Kardeşinin ilk kavgadan sonra hanımını sözlü olarak boşadığını belirten İbrahim, “Burada Mustafa diye bir arkadaş var, Suriye’nin Türkmenlerinden. Onun yanına gitmişler ve bir tane hoca getirmişler. Tekrar bir nikah yapmışlar, 2 gün sonra tekrar kaçınca sağdan soldan araştırmışlar, ondan sonra karakola falan bildirmişler. Belli bir müddet aradıktan sonra bulamayınca kocası Suriye’ye gidiyor ve kocasını tutmuşlar orada" dedi.
İKİ KEFİL KARŞILIĞINDA KARISINI BULMASI İÇİN SERBEST BIRAKILDI
IŞİD tarafından iki kişinin kefil olma şartı ile kısa süreliğine kardeşinin serbest bırakıldığını ancak bulunduğu köyden çıkmasına izin verilmediğini söyleyen Hasaneyn Şeyh İbrahim, kayıp gelinlerine seslenerek şu çağrıda bulundu:
“Kardeşimiz orada yakalandıktan sonra ağabeyi ile dayısı ile beraber devamlı konuşmuşlar. ‘Dayı sen neden böyle yapıyorsun? Niye şikayet ediyorsunuz? Bu her karı kocanın arasında olan bir şey. Şu ana kadar da biz o kadar araştırdık, karakola bildirdik. Herhangi bir haber alamadık. Yoksa bizim kardeşimiz karısını öldürmedi. Niçin böyle yapıyorsun?’ dedikten sonra dayısı IŞİD’e gidip olayları anlatmış. Söyledikten sonra IŞİD de demiş ki, '2 kefil getirirsiniz, bu kız ortaya çıkana kadar.
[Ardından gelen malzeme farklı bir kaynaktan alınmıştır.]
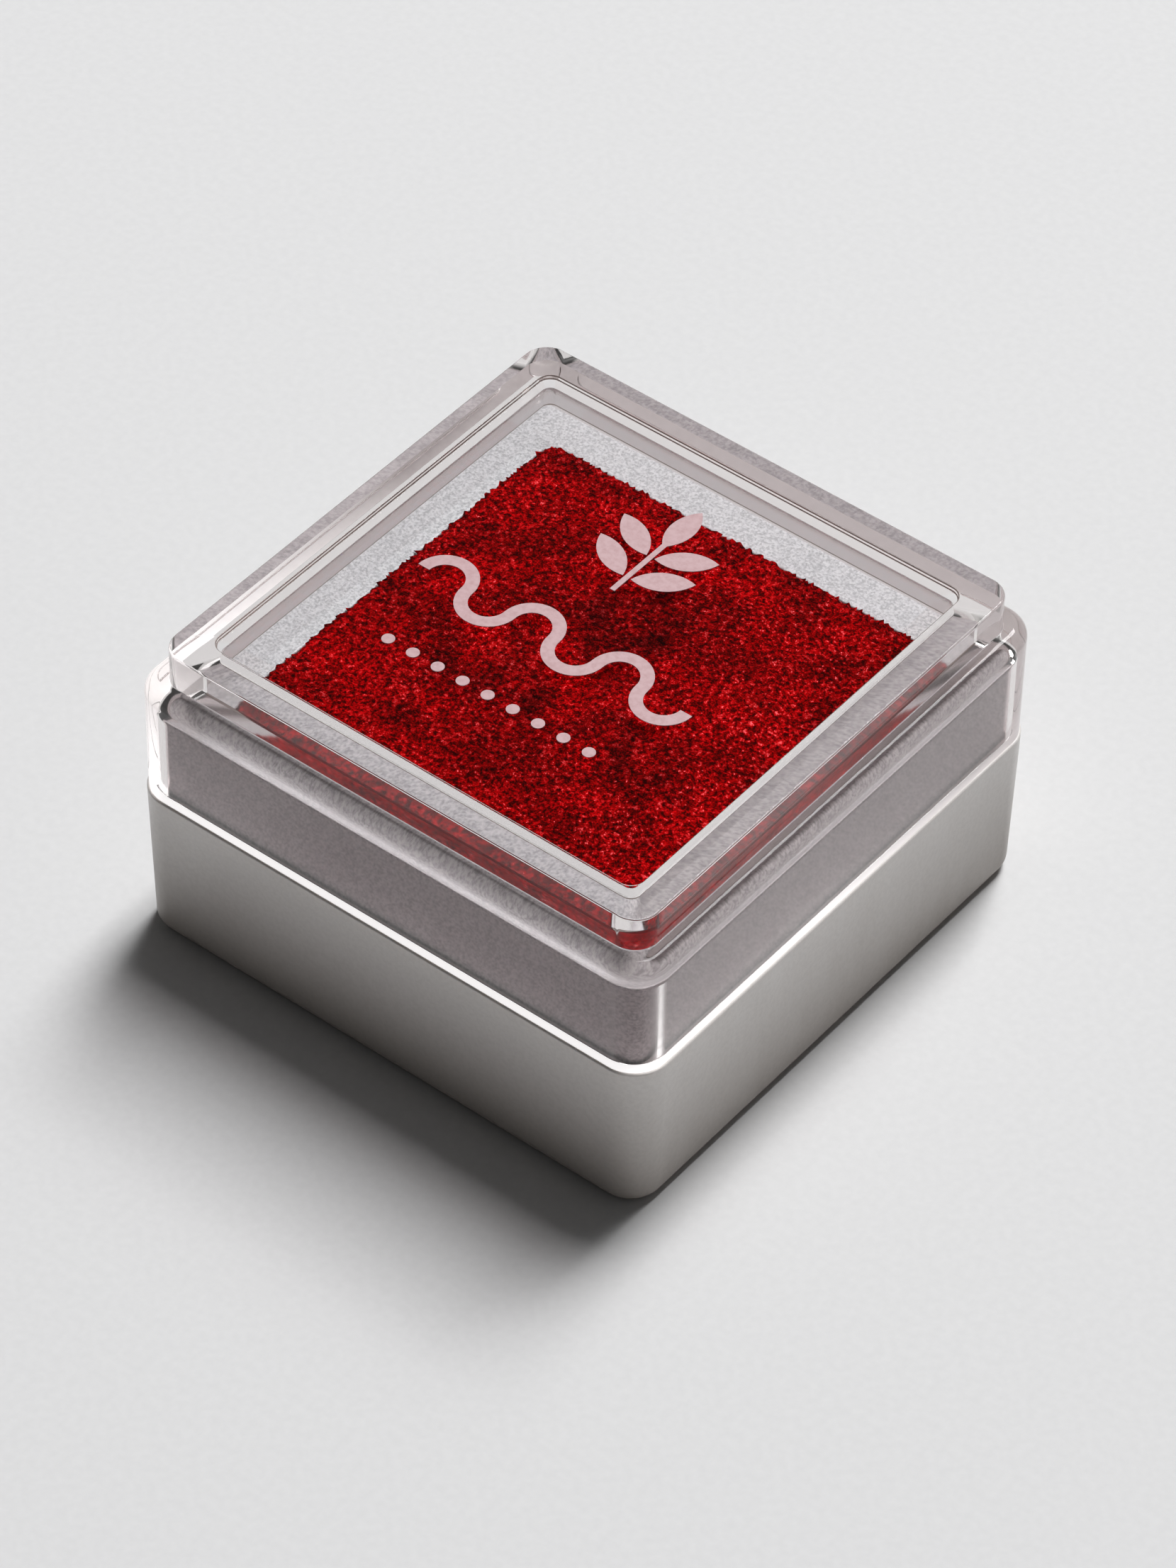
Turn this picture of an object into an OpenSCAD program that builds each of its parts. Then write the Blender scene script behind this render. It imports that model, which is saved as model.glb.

Çıktı çıktı, çıkmadı biz buna kısas uygulayacağız ama bu esnada da tabi içeride durmayacak.' Ondan bir haber alana kadar iki kişinin kefaletinde serbest bırakmışlar. Şimdi o köyden dışarı çıkamıyormuş. Mumbij’deymiş. Herhangi bir süre vermemişler, en kısa zamanda bir haber getirin bize demişler. ‘Yani o hayatta mı, değil mi? bunları bize en azından babasına telefonla bildirsin’ diyorlarmış. Hem bacısını, hem de büyük kardeşini kefil göstermişler. Kaçarsan bunları tutuklarız demişler. Kesinlikle gelsin ben her şeyden sorumluyum, ona herhangi bir şey olmayacak. Babası kardeşleri de bir şey yapmaz, ben kefilim.”
“HAYATTAYSAN TELEFON ET SENİ KORURUZ”
Hasaneyn Şeyh İbrahim’in eşi Celile El-Azlani de eltisine seslenerek yaşadıkları durumun bir an önce son bulmasını isteğini söyledi. Celile El-Azlani, “Eğer hayattaysan, mümkünse bize bir telefon et. Verilecek telefon numaralarına ya da kardeşinin telefon numarasına telefon et. Bizim kalbimizi rahatlat. Eğer dönersen seni kendi yanımızda koruruz. Sana herhangi bir şey olmayacak. Baban ve kardeşlerin çok kötü durumda. Mümkünse en kısa zamanda verilecek telefon numarasından bir haber ver bize” diye konuştu.